Two years ago the opposition of the second generation and the RSS would not have weighed against support from Vajpayee and Advani. In November 2005, with the damaging Jinnah controversy behind it, the veterans no longer have the final say in the party. The power centre in the BJP has shifted and the second generation feels more comfortable with a safe pair of hands like Shivraj Singh Chauhan at the helm in Bhopal. Uma never had the support of a majority of MLAs; she was trying to hustle a diktat from the top. When that failed to materialise, she lost her composure, went totally berserk, levelled wild allegations against Naidu, Pramod Mahajan and Jaitley and forced the BJP to take the second disciplinary action against her in less than a year.

For the moment, Uma’s predicament is unenviable. She has literally shot herself in the foot and she invokes little sympathy within either the party or the wider movement. Her defiance, however, is unlikely to be unrelenting. Once the magnitude of her isolation sinks in, Uma is certain to use every trick in the book to inveigle her way back into the BJP. She is fiercely ambitious and talented and she is aware of the exceptional latitude allowed to her. She is certain to play on the party’s definite need for her at the national level, even if she realises that Madhya Pradesh is now completely out of bounds.

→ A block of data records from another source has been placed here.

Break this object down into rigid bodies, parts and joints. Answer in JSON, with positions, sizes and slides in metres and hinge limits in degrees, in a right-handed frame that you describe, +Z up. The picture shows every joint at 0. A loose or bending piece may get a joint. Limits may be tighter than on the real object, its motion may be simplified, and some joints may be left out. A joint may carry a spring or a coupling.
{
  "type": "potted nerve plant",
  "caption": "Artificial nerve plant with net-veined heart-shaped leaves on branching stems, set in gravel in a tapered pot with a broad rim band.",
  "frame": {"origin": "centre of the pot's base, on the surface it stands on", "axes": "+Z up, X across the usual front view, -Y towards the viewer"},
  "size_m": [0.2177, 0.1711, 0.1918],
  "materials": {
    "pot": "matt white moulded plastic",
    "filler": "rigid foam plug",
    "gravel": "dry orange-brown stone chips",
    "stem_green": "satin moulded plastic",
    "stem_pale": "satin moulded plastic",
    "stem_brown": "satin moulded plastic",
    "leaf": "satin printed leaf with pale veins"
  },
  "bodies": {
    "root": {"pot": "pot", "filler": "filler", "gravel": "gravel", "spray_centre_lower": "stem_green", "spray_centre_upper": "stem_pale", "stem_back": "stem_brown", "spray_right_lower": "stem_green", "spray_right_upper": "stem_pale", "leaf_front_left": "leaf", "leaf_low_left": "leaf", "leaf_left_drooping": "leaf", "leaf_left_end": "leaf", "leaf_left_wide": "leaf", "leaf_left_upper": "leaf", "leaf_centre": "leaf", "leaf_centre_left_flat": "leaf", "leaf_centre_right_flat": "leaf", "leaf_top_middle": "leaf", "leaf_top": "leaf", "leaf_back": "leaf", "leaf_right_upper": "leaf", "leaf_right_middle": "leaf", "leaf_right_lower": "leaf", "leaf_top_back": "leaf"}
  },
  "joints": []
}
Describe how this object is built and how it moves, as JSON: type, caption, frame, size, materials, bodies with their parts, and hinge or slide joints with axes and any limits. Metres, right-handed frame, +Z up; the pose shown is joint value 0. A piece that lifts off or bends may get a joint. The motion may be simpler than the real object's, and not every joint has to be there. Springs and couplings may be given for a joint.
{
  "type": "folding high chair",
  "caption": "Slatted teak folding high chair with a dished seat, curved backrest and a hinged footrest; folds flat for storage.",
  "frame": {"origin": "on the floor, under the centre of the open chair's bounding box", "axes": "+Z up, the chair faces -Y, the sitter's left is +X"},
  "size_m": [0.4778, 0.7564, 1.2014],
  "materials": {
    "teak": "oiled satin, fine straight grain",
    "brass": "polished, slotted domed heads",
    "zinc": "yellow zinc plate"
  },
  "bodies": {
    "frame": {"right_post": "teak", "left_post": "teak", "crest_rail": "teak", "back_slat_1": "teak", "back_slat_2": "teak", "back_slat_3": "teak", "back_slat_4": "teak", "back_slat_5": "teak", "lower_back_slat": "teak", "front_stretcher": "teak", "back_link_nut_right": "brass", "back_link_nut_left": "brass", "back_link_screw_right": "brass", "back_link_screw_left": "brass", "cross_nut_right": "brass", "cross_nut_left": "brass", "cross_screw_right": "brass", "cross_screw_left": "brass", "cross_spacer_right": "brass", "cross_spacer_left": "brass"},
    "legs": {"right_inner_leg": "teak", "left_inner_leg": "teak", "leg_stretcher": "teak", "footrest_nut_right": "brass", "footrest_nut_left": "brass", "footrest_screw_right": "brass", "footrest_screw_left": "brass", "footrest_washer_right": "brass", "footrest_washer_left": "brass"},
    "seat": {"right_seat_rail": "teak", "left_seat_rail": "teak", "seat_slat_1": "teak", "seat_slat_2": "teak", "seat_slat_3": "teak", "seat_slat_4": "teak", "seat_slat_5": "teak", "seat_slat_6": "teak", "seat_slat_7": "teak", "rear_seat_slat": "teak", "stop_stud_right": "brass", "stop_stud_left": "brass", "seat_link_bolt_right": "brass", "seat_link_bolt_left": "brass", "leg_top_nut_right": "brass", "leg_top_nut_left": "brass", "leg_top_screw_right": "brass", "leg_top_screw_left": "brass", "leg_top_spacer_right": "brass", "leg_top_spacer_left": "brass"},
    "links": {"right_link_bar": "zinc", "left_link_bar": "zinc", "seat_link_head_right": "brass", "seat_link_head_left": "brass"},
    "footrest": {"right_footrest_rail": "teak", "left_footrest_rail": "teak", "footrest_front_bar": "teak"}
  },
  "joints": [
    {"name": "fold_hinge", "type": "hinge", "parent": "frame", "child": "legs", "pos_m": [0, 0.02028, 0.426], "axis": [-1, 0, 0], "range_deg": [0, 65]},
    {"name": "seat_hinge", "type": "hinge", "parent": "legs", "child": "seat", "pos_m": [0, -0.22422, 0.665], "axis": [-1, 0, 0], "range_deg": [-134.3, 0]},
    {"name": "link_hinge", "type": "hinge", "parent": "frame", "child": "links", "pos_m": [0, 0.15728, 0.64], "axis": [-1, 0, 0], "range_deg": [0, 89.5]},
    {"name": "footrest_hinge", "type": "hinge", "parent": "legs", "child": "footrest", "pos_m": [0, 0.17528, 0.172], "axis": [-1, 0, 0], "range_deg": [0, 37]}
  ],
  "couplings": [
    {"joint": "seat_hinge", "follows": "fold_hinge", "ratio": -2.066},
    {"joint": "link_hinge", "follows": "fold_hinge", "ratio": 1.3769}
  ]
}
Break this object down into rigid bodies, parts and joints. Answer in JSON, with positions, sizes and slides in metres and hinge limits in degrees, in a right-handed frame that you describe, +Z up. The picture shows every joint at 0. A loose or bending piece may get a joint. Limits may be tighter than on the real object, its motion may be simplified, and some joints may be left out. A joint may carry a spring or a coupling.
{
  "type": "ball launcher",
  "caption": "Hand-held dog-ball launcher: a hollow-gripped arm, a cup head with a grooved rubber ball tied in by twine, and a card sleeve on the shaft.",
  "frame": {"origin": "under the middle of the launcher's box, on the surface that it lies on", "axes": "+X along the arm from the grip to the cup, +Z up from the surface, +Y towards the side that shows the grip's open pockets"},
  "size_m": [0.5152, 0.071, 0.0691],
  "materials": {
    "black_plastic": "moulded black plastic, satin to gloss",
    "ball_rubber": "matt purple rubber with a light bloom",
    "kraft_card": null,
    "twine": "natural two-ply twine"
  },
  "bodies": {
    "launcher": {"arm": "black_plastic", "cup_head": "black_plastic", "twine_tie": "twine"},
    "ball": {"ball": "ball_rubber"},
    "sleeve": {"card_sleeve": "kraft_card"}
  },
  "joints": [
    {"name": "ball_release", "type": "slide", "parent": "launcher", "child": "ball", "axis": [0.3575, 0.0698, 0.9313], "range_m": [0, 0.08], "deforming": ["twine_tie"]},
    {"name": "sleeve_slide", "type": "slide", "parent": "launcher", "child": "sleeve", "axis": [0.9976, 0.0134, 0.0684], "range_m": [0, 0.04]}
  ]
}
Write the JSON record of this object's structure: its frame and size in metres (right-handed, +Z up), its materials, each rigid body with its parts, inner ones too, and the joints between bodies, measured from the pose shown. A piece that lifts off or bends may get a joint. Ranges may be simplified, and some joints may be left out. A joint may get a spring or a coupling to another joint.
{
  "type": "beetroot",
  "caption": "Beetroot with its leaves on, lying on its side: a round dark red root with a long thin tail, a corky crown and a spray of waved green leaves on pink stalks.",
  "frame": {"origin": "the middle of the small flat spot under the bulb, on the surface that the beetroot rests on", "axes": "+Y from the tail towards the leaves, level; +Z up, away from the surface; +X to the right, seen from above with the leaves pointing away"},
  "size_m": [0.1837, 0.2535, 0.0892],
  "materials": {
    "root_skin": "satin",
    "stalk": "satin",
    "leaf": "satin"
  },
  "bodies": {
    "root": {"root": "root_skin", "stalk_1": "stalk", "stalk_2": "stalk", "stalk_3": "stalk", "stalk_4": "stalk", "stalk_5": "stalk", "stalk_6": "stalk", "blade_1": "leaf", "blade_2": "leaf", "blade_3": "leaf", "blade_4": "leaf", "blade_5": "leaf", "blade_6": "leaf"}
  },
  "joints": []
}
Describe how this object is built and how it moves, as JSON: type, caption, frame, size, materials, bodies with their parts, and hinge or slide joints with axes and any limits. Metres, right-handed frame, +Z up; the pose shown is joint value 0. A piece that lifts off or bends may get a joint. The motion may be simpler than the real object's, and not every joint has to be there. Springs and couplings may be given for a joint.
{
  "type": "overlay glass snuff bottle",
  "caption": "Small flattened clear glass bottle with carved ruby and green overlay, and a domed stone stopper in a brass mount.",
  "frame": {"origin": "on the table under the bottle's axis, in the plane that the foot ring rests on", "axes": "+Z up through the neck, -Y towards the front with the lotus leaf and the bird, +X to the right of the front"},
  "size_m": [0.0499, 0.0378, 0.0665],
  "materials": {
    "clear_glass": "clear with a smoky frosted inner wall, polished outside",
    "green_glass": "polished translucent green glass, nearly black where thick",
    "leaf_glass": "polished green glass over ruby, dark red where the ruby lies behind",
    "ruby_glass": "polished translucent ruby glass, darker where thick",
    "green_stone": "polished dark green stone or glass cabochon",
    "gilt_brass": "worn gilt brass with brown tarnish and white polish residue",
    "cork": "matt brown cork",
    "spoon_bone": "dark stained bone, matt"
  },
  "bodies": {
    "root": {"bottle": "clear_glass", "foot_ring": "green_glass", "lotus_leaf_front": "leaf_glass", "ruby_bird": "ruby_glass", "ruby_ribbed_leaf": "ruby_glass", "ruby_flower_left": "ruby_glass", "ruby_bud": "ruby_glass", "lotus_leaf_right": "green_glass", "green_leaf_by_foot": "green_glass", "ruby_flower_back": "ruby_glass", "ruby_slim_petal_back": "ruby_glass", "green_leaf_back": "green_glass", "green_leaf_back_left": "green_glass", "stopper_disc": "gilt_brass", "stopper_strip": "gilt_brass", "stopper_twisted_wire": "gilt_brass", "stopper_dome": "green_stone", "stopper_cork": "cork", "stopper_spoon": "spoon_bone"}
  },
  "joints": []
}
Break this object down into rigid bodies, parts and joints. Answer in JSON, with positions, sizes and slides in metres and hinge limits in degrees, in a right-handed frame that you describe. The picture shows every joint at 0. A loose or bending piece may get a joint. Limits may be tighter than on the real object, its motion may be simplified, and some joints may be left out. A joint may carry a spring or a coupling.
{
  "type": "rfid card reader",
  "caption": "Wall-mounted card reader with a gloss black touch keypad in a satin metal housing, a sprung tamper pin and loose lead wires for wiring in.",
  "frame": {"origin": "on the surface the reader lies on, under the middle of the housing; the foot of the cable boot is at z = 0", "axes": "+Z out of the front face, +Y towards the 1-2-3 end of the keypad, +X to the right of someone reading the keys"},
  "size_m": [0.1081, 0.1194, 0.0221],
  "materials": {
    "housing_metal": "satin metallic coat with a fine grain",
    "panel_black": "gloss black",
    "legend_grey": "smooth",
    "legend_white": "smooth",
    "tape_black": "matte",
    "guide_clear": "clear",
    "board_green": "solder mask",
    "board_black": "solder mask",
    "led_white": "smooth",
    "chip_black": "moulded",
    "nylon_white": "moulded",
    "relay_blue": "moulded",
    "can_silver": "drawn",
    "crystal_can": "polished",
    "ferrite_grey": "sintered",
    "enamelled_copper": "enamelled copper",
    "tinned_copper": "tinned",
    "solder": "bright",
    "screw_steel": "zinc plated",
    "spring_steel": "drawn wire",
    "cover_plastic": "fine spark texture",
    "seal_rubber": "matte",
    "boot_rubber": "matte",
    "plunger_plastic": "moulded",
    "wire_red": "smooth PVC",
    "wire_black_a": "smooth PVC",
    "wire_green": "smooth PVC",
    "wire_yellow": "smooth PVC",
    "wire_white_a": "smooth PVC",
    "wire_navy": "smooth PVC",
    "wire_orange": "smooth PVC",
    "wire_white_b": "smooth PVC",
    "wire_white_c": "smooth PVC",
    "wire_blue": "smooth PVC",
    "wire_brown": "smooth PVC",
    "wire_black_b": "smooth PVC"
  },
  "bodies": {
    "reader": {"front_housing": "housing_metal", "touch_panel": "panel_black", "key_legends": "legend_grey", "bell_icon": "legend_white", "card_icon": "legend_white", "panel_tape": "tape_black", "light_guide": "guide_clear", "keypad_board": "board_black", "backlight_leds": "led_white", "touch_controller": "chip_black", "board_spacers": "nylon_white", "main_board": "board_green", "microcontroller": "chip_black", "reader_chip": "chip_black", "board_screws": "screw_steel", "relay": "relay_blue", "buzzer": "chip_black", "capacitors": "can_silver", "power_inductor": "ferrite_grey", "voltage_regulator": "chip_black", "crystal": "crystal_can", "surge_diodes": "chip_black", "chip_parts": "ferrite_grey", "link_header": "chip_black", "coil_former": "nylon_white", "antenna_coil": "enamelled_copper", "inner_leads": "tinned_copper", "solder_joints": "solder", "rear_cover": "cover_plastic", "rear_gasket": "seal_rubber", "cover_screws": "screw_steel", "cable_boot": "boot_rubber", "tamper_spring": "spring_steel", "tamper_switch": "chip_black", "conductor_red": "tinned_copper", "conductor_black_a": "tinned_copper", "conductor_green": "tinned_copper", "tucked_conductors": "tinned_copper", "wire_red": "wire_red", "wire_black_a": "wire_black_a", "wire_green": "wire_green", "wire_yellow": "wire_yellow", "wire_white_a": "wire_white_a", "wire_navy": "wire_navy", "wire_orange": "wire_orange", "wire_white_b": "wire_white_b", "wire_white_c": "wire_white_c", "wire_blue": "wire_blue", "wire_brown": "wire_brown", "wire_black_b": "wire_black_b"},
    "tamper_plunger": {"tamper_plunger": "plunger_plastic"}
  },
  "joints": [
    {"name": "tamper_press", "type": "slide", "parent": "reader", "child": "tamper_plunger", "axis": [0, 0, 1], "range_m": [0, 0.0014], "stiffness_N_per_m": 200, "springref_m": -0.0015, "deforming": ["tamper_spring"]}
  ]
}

As she proceeds on a meaningless yatra, Uma looks like she is walking into the sunset. But don’t count on it. Uma Bharti has always demonstrated the ability to write her own rules, rather than be dictated by institutional discipline. She won’t be content just playing with her dogs or retreating into the caves of Badrinath. Neither India nor the BJP has heard the last of this prodigy from Tikamgarh.